Ori's resources of entertainment, by a strange coincidence, came to an end at the same time as did our big sack of Chilean pesos, and we returned by the smooth, well-metalled leeward road to Papeete, where we were planning two or three affairs on the yacht in an endeavour to make a small return of the hospitality we had enjoyed from the day of our arrival. We still had something to learn about "Society in the Societies," however, and we were on our way to the initiation.
[CHAPTER VIII]
SOCIETY IN THE SOCIETIES
The Society Islands took their name from the Royal Geographical Society, which sent an expedition there in 1868 to observe the transit of Venus, not, as might be supposed, from any predilection of the early or latter-day inhabitants to afternoon teas, dinners, dances, masques, routs and the like. There were, to be sure, functions which might freely be classed under some of these heads, but as the foreign visitor who was bidden usually finished up much after the fashion of the lady who went out to ride on the tiger, except in the literal interpretation of a social gathering as a "polite intermixing of people," they could hardly be called social from his standpoint. Yet today, socially, Papeete—at least so far as red tape and ceremony go—is the most finished capital of the South Pacific. These things are, in fact, rather overdone for so remote a tropical outpost, and the intricate system of precedence set up by French officialdom, and the constant danger incident to the inadvertent bringing together of those within and without the pale, made one long at times for the bluff informality of Apia and the whole-hearted hospitality of Suva or Honolulu.

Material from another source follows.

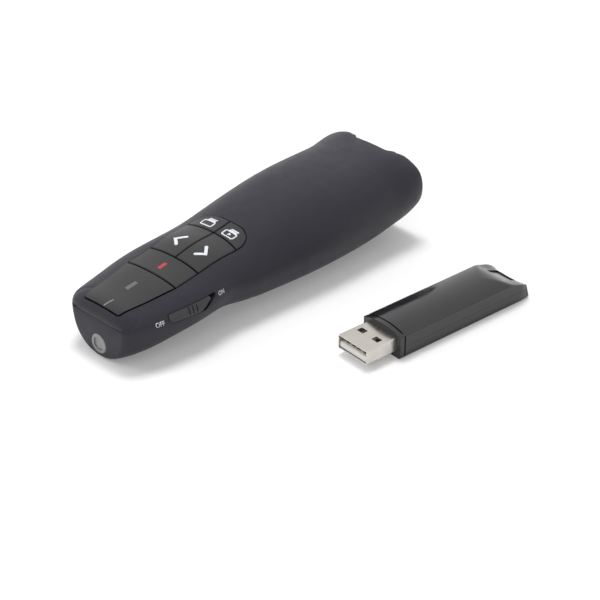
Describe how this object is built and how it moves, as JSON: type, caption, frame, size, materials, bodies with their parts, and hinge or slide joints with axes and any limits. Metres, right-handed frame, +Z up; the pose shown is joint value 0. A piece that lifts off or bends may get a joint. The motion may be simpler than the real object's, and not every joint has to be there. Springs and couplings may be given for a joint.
{
  "type": "wireless presentation clicker",
  "caption": "Hand-held presentation clicker with a glossy keypad, flank power slider, laser nose and a USB receiver shown taken out of its tail bay.",
  "frame": {"origin": "middle of the small flat that the belly rests on, 38 mm ahead of the tail's end face, in the middle plane", "axes": "+X out of the nose along the handset, +Y to the user's left, where the power slider is, +Z up from the resting surface"},
  "size_m": [0.1141, 0.0853, 0.0268],
  "materials": {
    "soft_body": "soft-touch",
    "gloss_black": "gloss",
    "clear_grey": "gloss",
    "slider_grey": "satin",
    "inner_black": "matte",
    "key_stem_white": "matte",
    "component_black": "matte",
    "board_green": "satin",
    "steel": "satin",
    "plug_nickel": "satin",
    "contact_gold": "satin",
    "laser_brass": "satin",
    "lens_grey": "gloss",
    "window_clear": "clear",
    "cell_jacket": "satin",
    "white_plastic": "satin"
  },
  "bodies": {
    "handset": {"top_shell": "soft_body", "bottom_shell": "soft_body", "battery_tray": "inner_black", "indicator_panel": "gloss_black", "light_pipe": "clear_grey", "status_led": "white_plastic", "tact_switches": "component_black", "slide_switch_body": "steel", "main_board": "board_green", "control_chip": "component_black", "crystal": "steel", "laser_bezel": "lens_grey", "laser_window": "window_clear", "laser_module": "laser_brass", "laser_leads": "contact_gold", "battery_left": "cell_jacket", "battery_right": "cell_jacket", "battery_springs": "steel", "terminal_contacts": "steel", "bridge_contact": "steel", "housing_screws": "steel", "board_screws": "steel"},
    "door": {"battery_door": "soft_body"},
    "laser_key": {"laser_key": "gloss_black", "laser_key_stem": "key_stem_white"},
    "back_key": {"back_key": "gloss_black", "back_key_stem": "key_stem_white"},
    "forward_key": {"forward_key": "gloss_black", "forward_key_stem": "key_stem_white"},
    "slideshow_key": {"slideshow_key": "gloss_black", "slideshow_key_stem": "key_stem_white"},
    "blank_key": {"blank_key": "gloss_black", "blank_key_stem": "key_stem_white"},
    "switch": {"power_slider": "slider_grey", "slide_switch_lever": "component_black"},
    "receiver": {"receiver_base": "gloss_black", "receiver_cover": "gloss_black", "usb_plug_shell": "plug_nickel", "usb_tongue": "white_plastic", "usb_contacts": "contact_gold", "receiver_board": "board_green", "receiver_chip": "component_black"}
  },
  "joints": [
    {"name": "door_slide", "type": "slide", "parent": "handset", "child": "door", "axis": [-1, 0, 0], "range_m": [0, 0.056]},
    {"name": "laser_key_press", "type": "slide", "parent": "handset", "child": "laser_key", "axis": [-0.1392, 0, -0.9903], "range_m": [0, 0.0005], "stiffness_N_per_m": 1500},
    {"name": "back_key_press", "type": "slide", "parent": "handset", "child": "back_key", "axis": [-0.1392, 0, -0.9903], "range_m": [0, 0.0005], "stiffness_N_per_m": 1500},
    {"name": "forward_key_press", "type": "slide", "parent": "handset", "child": "forward_key", "axis": [-0.1392, 0, -0.9903], "range_m": [0, 0.0005], "stiffness_N_per_m": 1500},
    {"name": "slideshow_key_press", "type": "slide", "parent": "handset", "child": "slideshow_key", "axis": [-0.1392, 0, -0.9903], "range_m": [0, 0.0005], "stiffness_N_per_m": 1500},
    {"name": "blank_key_press", "type": "slide", "parent": "handset", "child": "blank_key", "axis": [-0.1392, 0, -0.9903], "range_m": [0, 0.0005], "stiffness_N_per_m": 1500},
    {"name": "power_slide", "type": "slide", "parent": "handset", "child": "switch", "axis": [-1, 0, 0], "range_m": [0, 0.0015]},
    {"name": "receiver_lift", "type": "slide", "parent": "handset", "child": "receiver", "axis": [0, 0, 1], "range_m": [0, 0.03]}
  ]
}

There is no lack of kindness on Tahiti's part to the stranger within her gates; if any complaint is to be made on that score, in fact, it is that there is too much of it. The trouble lies in the fact that there are, as elsewhere in the South Pacific, two broadly defined cliques—the missionary and trader—between which there is war to the knife. French officialdom constitutes a third clique which, while keeping itself pretty well aloof from the other two, still complicates their relations considerably. This alignment does not seem so impossible on the face of it, for there are cliques in all climes, and a world of unsegregated human elements would be unthinkable. You will choose your friends from the best in both camps, you may tell yourself, but how soon do you find that in the Guelph-and-Ghibelline warfare of the missionary and trader no sort of "run-with-the-hare-and-hunt-with-the-hounds" position is possible. If you are going to stay in the island you may just as well enlist under the banner of one force or the other at the outset, for there is no such thing as a recognized noncombatant and you are just as likely to go down between the contending forces in trying to keep out of the combat as in fighting in their ranks.
But under which banner will you enlist? There, indeed, comes the rub. You think it will be easy to decide, do you? Perhaps so; but suppose you take a few days to hear what the contenders have to say for themselves. You will find some very plausible chaps on both sides.
"Upon what meat has this our missionary fed?" paraphrases one of your trader acquaintances, who claims to have been a university man before his "pater" paid his debts and cut him off without a farthing. He always comes out with Shakespeare after about the fourth glass of rum, you learn shortly, and as inevitably lapses into the vernacular of the "beach" with something of the nature of "Why, blyme me, them swaller-tailed blokes would have been butchered an' eaten a hundred years ago if it wasn't fer us traders an' our shootin' irons to hold down the blacks."